Peters argues that handling a mechanical issue such as a minor discrepancy in ballotting, was within the competence of the College of Cardinals, who addressed and ruled on the question, determining that an additional ballot was necessary.
Whatever the counsels of the electors supporting the election of Cardinal Bergoglio, their actions say more about what they wanted from the new pontificate and the men surrounding the new Pope than demonstrating any irregularity in the election. It is not the first time that elements among the College of Cardinals have attempted successfully to subvert a Conclave and place a less than ideal candidate on the Chair of Peter.
Plotting and scheming for the next Conclave during the previous pontificate would certainly violate the governing constitutions. However, the alleged conspirators did not seem too reluctant to be identified with the St Gallen group and its activities, despite formal denials by the four Cardinals named by Ivereigh. Indeed, so much of what was attributed to the group in the 2013 Conclave could easily fall within the broad confines of exchanges of views during a vacancy of the Apostolic See.
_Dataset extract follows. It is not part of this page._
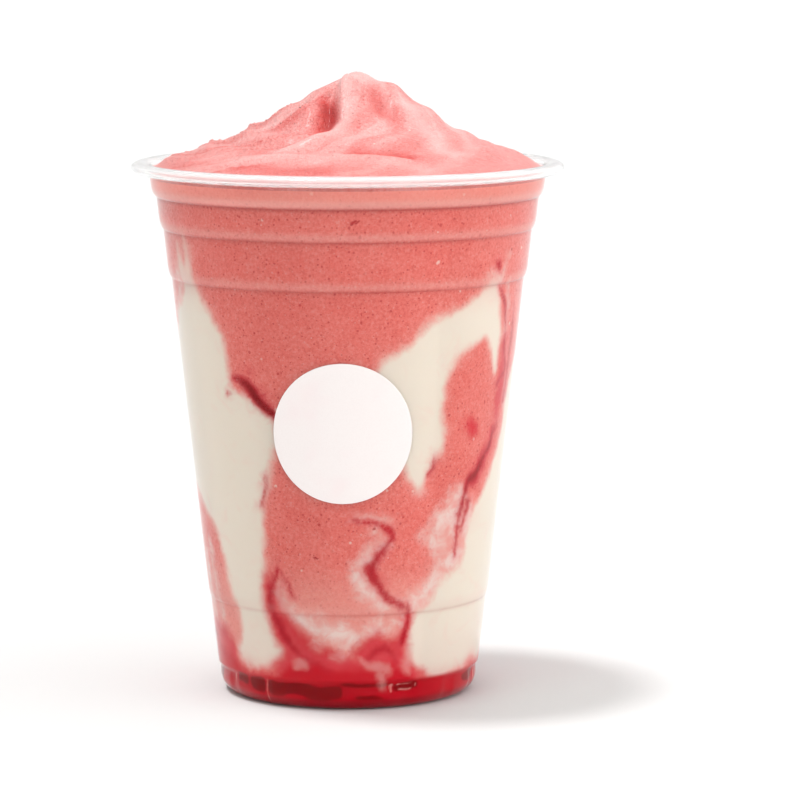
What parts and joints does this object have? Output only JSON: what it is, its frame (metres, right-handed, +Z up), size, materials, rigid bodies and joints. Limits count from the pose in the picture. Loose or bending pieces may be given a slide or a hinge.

In any event, the body that would be competent to rule on any issue surrounding the validity of a papal election is the College of Cardinals itself. The silence from Cardinals on any irregularity is deafening. The entire College acclaimed the new Pope, after which any protest is futile.
Whatever is said about the validity of the resignation of Benedict and the election of Francis, there is one curious footnote. Every new Cardinal created by Pope Francis has been taken, after the consistory, to meet and receive the blessing of the Pope Emeritus. Perhaps Francis is hedging his bets after all!